## TASK PROMPT
Output every line below exactly.

## PROVIDED DATA
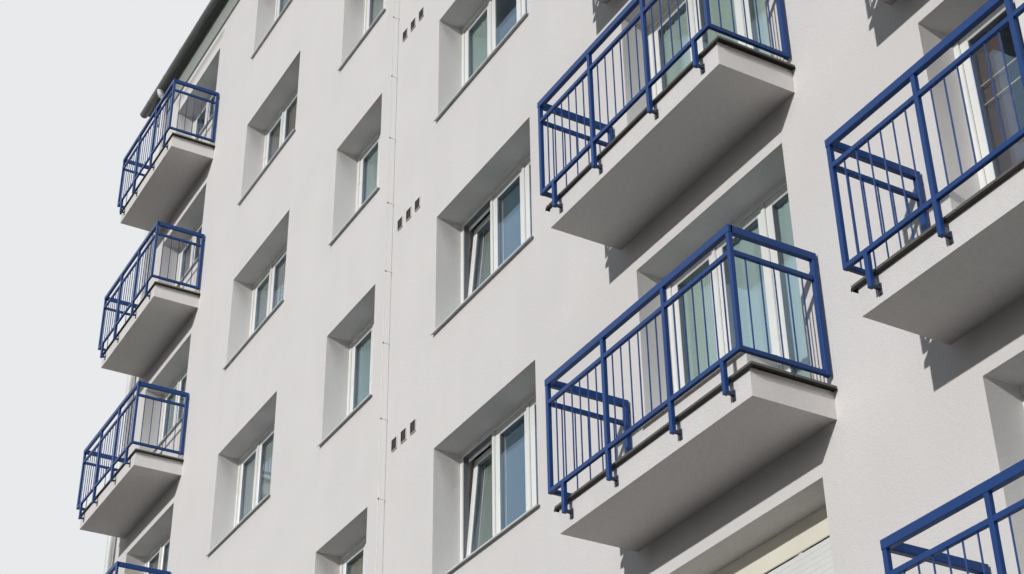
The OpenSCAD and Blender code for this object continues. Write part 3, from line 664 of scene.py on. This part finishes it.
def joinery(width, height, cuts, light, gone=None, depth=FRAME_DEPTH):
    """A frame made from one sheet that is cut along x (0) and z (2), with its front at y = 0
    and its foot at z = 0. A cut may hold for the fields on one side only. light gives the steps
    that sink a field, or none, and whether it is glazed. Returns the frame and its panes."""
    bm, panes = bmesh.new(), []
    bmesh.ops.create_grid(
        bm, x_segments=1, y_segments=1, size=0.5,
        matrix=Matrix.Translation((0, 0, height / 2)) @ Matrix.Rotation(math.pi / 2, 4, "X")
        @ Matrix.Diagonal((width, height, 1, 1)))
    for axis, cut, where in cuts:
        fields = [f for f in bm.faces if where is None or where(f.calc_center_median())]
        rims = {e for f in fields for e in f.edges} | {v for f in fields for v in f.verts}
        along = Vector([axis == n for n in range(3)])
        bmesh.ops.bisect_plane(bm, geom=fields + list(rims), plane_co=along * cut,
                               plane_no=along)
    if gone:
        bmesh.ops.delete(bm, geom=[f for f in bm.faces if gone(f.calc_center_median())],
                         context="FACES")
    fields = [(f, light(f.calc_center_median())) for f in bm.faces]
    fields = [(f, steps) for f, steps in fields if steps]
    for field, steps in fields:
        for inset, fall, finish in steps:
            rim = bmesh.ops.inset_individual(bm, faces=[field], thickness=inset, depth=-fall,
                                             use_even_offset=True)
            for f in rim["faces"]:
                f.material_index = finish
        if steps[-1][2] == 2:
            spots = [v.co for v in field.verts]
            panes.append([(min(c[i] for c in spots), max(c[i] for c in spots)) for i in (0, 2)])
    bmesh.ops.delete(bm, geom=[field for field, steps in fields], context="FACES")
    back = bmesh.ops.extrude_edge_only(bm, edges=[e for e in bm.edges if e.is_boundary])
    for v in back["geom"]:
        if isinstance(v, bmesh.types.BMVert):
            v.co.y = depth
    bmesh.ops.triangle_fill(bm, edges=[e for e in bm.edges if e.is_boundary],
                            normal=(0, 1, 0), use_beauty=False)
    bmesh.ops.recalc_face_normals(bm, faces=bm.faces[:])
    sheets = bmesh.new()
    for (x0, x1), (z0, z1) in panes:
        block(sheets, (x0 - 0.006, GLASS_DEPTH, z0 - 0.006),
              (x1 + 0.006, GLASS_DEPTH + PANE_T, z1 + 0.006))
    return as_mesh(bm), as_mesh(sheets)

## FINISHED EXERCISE
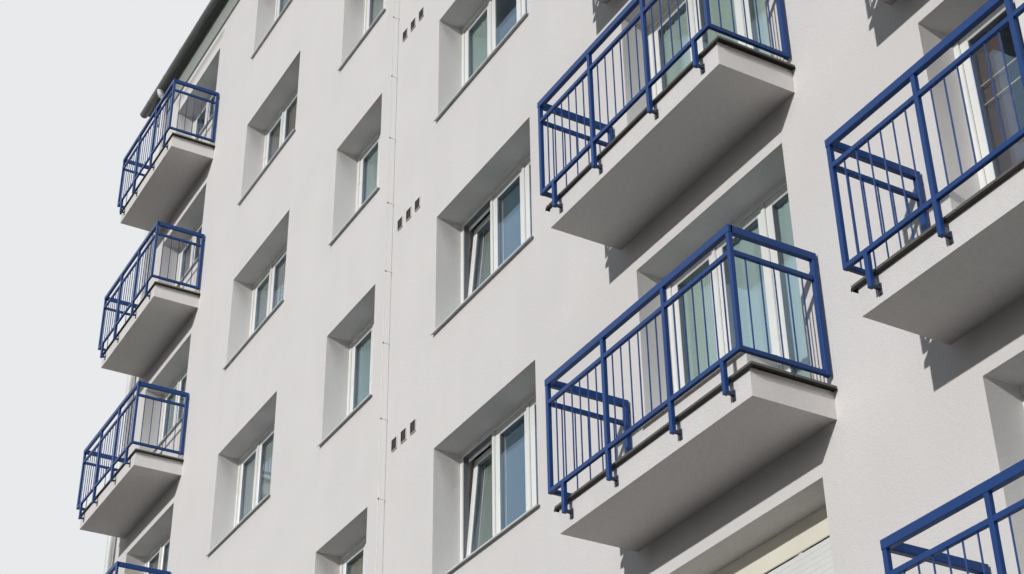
The OpenSCAD and Blender code for this object continues. Write part 3, from line 664 of scene.py on. This part finishes it.
def joinery(width, height, cuts, light, gone=None, depth=FRAME_DEPTH):
    """A frame made from one sheet that is cut along x (0) and z (2), with its front at y = 0
    and its foot at z = 0. A cut may hold for the fields on one side only. light gives the steps
    that sink a field, or none, and whether it is glazed. Returns the frame and its panes."""
    bm, panes = bmesh.new(), []
    bmesh.ops.create_grid(
        bm, x_segments=1, y_segments=1, size=0.5,
        matrix=Matrix.Translation((0, 0, height / 2)) @ Matrix.Rotation(math.pi / 2, 4, "X")
        @ Matrix.Diagonal((width, height, 1, 1)))
    for axis, cut, where in cuts:
        fields = [f for f in bm.faces if where is None or where(f.calc_center_median())]
        rims = {e for f in fields for e in f.edges} | {v for f in fields for v in f.verts}
        along = Vector([axis == n for n in range(3)])
        bmesh.ops.bisect_plane(bm, geom=fields + list(rims), plane_co=along * cut,
                               plane_no=along)
    if gone:
        bmesh.ops.delete(bm, geom=[f for f in bm.faces if gone(f.calc_center_median())],
                         context="FACES")
    fields = [(f, light(f.calc_center_median())) for f in bm.faces]
    fields = [(f, steps) for f, steps in fields if steps]
    for field, steps in fields:
        for inset, fall, finish in steps:
            rim = bmesh.ops.inset_individual(bm, faces=[field], thickness=inset, depth=-fall,
                                             use_even_offset=True)
            for f in rim["faces"]:
                f.material_index = finish
        if steps[-1][2] == 2:
            spots = [v.co for v in field.verts]
            panes.append([(min(c[i] for c in spots), max(c[i] for c in spots)) for i in (0, 2)])
    bmesh.ops.delete(bm, geom=[field for field, steps in fields], context="FACES")
    back = bmesh.ops.extrude_edge_only(bm, edges=[e for e in bm.edges if e.is_boundary])
    for v in back["geom"]:
        if isinstance(v, bmesh.types.BMVert):
            v.co.y = depth
    bmesh.ops.triangle_fill(bm, edges=[e for e in bm.edges if e.is_boundary],
                            normal=(0, 1, 0), use_beauty=False)
    bmesh.ops.recalc_face_normals(bm, faces=bm.faces[:])
    sheets = bmesh.new()
    for (x0, x1), (z0, z1) in panes:
        block(sheets, (x0 - 0.006, GLASS_DEPTH, z0 - 0.006),
              (x1 + 0.006, GLASS_DEPTH + PANE_T, z1 + 0.006))
    return as_mesh(bm), as_mesh(sheets)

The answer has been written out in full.